Sponsored by IOT

By Deborah Kotob, ABOM

Digital personalization of lenses allows for design optimization that accommodates the position of wear parameters. This customization of the lens design has significantly decreased lateral distortions improving optical performance and wearer satisfaction rates.   

Despite these advances in progressive lens design technology, some patients still experience the swim effect, especially in dynamic conditions. New Steady Method technology uses new data on optimum power distribution of mean spherical power to reduce the swim effect, while still optimizing the lens for unwanted astigmatism. Addressing both the mean spherical power and unwanted astigmatism in the lateral areas of the lens further reduces distortions while expanding useable areas. The result is more stable vision and more expansive clear fields of view.

There are geometrical limitations in progressive lens design described by the Minkwitz theorem that make it impossible to design a progressive lens (PAL) with zero peripheral distortion. Therefore, the goal of most progressive lens designers is to minimize these distortions to their geometrical limits. The addition power build or rate of progression results in spherocylindrical peripheral distortion laterally, on either side of the progressive corridor. Yet traditionally, design improvement efforts only target the reduction of astigmatic (cylindrical) distortion.

Based on empirical evidence, IOT Steady Method design technology goes one step further and takes the lens’ unwanted spherical power into account in the design process. The Steady Method technology developed by IOT is a scientific breakthrough in progressive lens design that evolved from the study of lens power variation and distribution, and the effects on the visual quality as experienced by the patient.

IOT has accomplished an industry first with this breakthrough PAL design technology. Steady Method technology employed in the Camber Steady PAL by Younger is the first to control the distribution of the unwanted sphere power in addition to cylinder power error, achieving null power in the lateral areas of the progressive lens. Visual performance effects are stabilized vision in the lens’ periphery, improving dynamic vision and the swim effect. Steady Method is a patented PAL design technology resulting from years of research and clinical trials.

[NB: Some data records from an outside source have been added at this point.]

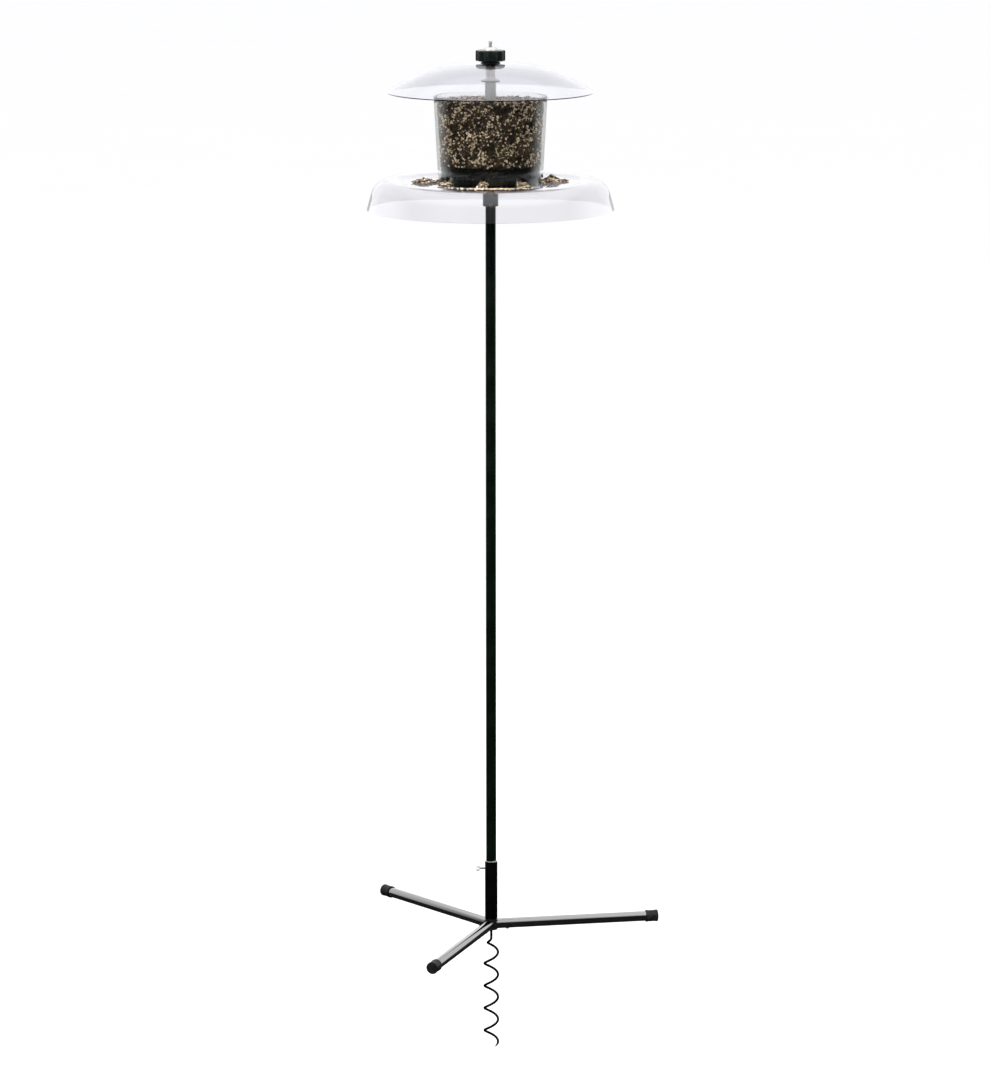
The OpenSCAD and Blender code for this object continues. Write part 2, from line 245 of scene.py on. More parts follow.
def add(mat, kind, inputs=(), **settings):
    """Adds a node, sets its properties, and sets or links its inputs by name or number."""
    node = mat.node_tree.nodes.new(kind)
    for key, value in settings.items():
        setattr(node, key, value)
    for key, value in dict(inputs).items():
        if isinstance(value, bpy.types.NodeSocket):
            mat.node_tree.links.new(value, node.inputs[key])
        else:
            node.inputs[key].default_value = value
    return node


print("materials are made by", shader.__name__, "and their nodes by", add.__name__)

# %% [markdown]
# Patterns are noise or cells on Object coordinates, mapped to the span that a socket needs.
# Writing them as functions lets each finish below say only what is special about it.

# %% Patterns
def pattern(mat, scale, detail=3, kind="Noise", stretch=(1, 1, 1)):
    """A noise or cell pattern on Object coordinates, with a scale in cells a metre."""
    where = add(mat, "ShaderNodeTexCoord").outputs["Object"]
    moved = add(mat, "ShaderNodeMapping", {"Vector": where, "Scale": stretch}).outputs[0]
    if kind == "Noise":
        return add(mat, "ShaderNodeTexNoise",
                   {"Vector": moved, "Scale": scale, "Detail": detail}).outputs["Fac"]
    return add(mat, "ShaderNodeTexVoronoi", {"Vector": moved, "Scale": scale}).outputs[kind]


def spread(mat, value, low, high, start=0.3, end=0.7):
    """Maps a pattern from one span of values to another."""
    return add(mat, "ShaderNodeMapRange", {
        "Value": value, "From Min": start, "From Max": end, "To Min": low, "To Max": high,
    }).outputs["Result"]


print("patterns are mapped by", spread.__name__)

# %% [markdown]
# A pattern can mix two colours, drive any socket of the shader, or raise the surface.

# %% What patterns drive
def blend_colour(mat, factor, first, second):
    """Mixes two colours, each four numbers or a socket, by a factor."""
    mix = add(mat, "ShaderNodeMix", data_type="RGBA")
    for socket, value in zip((mix.inputs[0], mix.inputs[6], mix.inputs[7]),
                             (factor, first, second)):
        if isinstance(value, bpy.types.NodeSocket):
            mat.node_tree.links.new(value, socket)
        else:
            socket.default_value = value
    return mix.outputs[2]


def drive(mat, socket, value):
    """Links a pattern into one of the shader's sockets."""
    mat.node_tree.links.new(value, mat.node_tree.nodes["Principled BSDF"].inputs[socket])


def bump(mat, height, strength, distance):
    """Raises the surface by a pattern, in metres."""
    drive(mat, "Normal", add(mat, "ShaderNodeBump", {
        "Height": height, "Strength": strength, "Distance": distance}).outputs["Normal"])


print("patterns are linked by", drive.__name__, "and", bump.__name__)

# %% [markdown]
# The steel is powder coated: a thick black skin with a faint orange peel, a trace of green on
# the pole and a high gloss on the legs. Peel is a noise of about 2 mm, dust a slow noise that
# dulls the gloss in patches.

# %% Black coat
def coat_finish(name, colour, roughness, ior, gloss):
    """A black skin: the colour doubles and the gloss dulls where dust has settled."""
    mat = shader(name, colour, roughness,
                 IOR=ior, Coat_Weight=gloss, Coat_IOR=2.0, Coat_Roughness=0.08)
    dust = pattern(mat, 22, 5)
    drive(mat, "Base Color", blend_colour(mat, spread(mat, dust, 0, 1, 0.45, 0.8),
                                          (*colour, 1), (*(2 * c for c in colour), 1)))
    drive(mat, "Roughness", spread(mat, dust, roughness * 0.8, roughness * 1.35))
    bump(mat, pattern(mat, 420, 2), 0.12, 0.0004)
    print("coat", name, "roughness", roughness, "index", ior)
    return mat


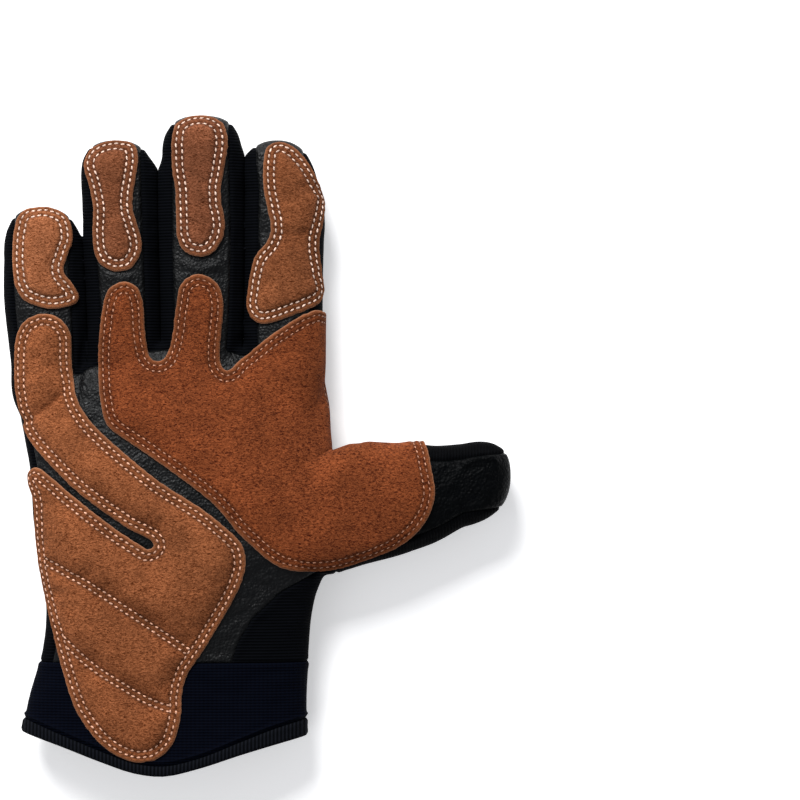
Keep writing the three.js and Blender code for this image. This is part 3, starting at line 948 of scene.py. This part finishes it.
heel = sheets["patch_heel"]
quilt_lines = [np.array([row[:2] for row in flowing(row_points, 3.0)]) for row_points in QUILT_ROWS]
quilt_layers = []
for number, line in enumerate(quilt_lines):
    layer = set_measure(heel, f"quilt {number}", signed_to_line(points_of(heel), line))
    quilt_layers.append(layer)
    for level in (-ROW_GAP / 2 - 1, -ROW_GAP / 2, ROW_GAP / 2, ROW_GAP / 2 + 1):
        cut_along(heel, layer, level)
print("heel patch with its quilt rows:", len(heel.verts), "corners")

# %% [markdown]
# The real padding is foam that the suede is sewn down over. Cloth simulation shapes it best, because its
# creases run into the seams. It needs a coarse copy of each padded patch, with squares of two millimetres,
# and the corners that thread or the cut edge holds down.

# %% Coarse copies of the padded patches
PAD_VOXEL = 1.9
PADDED = [name for name in PATCHES if name != "patch_palm"]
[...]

One way to determine the lens’ optical performance is through theoretical maps that indicate the power distribution of a lens. In theoretical cylinder maps, Camber Steady has less unwanted astigmatism when compared to a progressive lens using a standard method. However, the sphere power maps make the main difference. In a standard method lens, the sphere power in the lateral areas of the lens tends to have a positive value, which cannot be negated through the eye’s accommodation. This residual positive power induces significant blur. Lenses calculated using the Steady Method present a null power.


FIG. 1 Cylinder Maps

CYLINDER MAPS
Cylinder maps represent unwanted astigmatism in the lateral areas of the progressive lens. Camber Steady lenses maintain wider visual fields for all distances comparable to the power distribution maps of a premium lens with balanced near and distance vision.


FIG. 2 Mean Power Maps

MEAN POWER MAPS
Both lenses vary in mean power in the lens’ lateral areas, mainly in the areas lateral to the distance and intermediate vision zones. In general, standard lenses present positive values for mean power in the lateral areas of the lens. However, Steady lenses present values near zero, which improves visual acuity and decreases distortion.


FIG. 3 Visual Acuity Contour maps predict the final perceived distortion in the lateral areas of the lens. These maps follow a phenomenological model for describing the visual acuity as a function of defocus that considers the accommodation effect.

VISUAL ACUITY CONTOURS
Visual Acuity Contour maps represent the usable visual areas. The classic method on the left compares the viewing zones for distance, intermediate and near vision based on the cylinder power and addition, which look similar in both lenses. In contrast, the Visual Acuity Contours map on the right illustrates the improvement in useable areas with the Steady Method. This analysis shows that the visual acuity contours differ when comparing a lens with Steady Method technology versus Sheedy contours. Visual acuity maps for Camber Steady lenses show a considerable improvement in the usable visual areas, especially in distance vision.

IN SUMMARY
IOT’s study of lens power variation and its distribution and its influence on the patient’s visual quality led to the determination of optimum lens power distribution for the least distortion and defocus. With the development of Steady Method design technology, the effect is enhanced visual performance with better and more stable peripheral vision.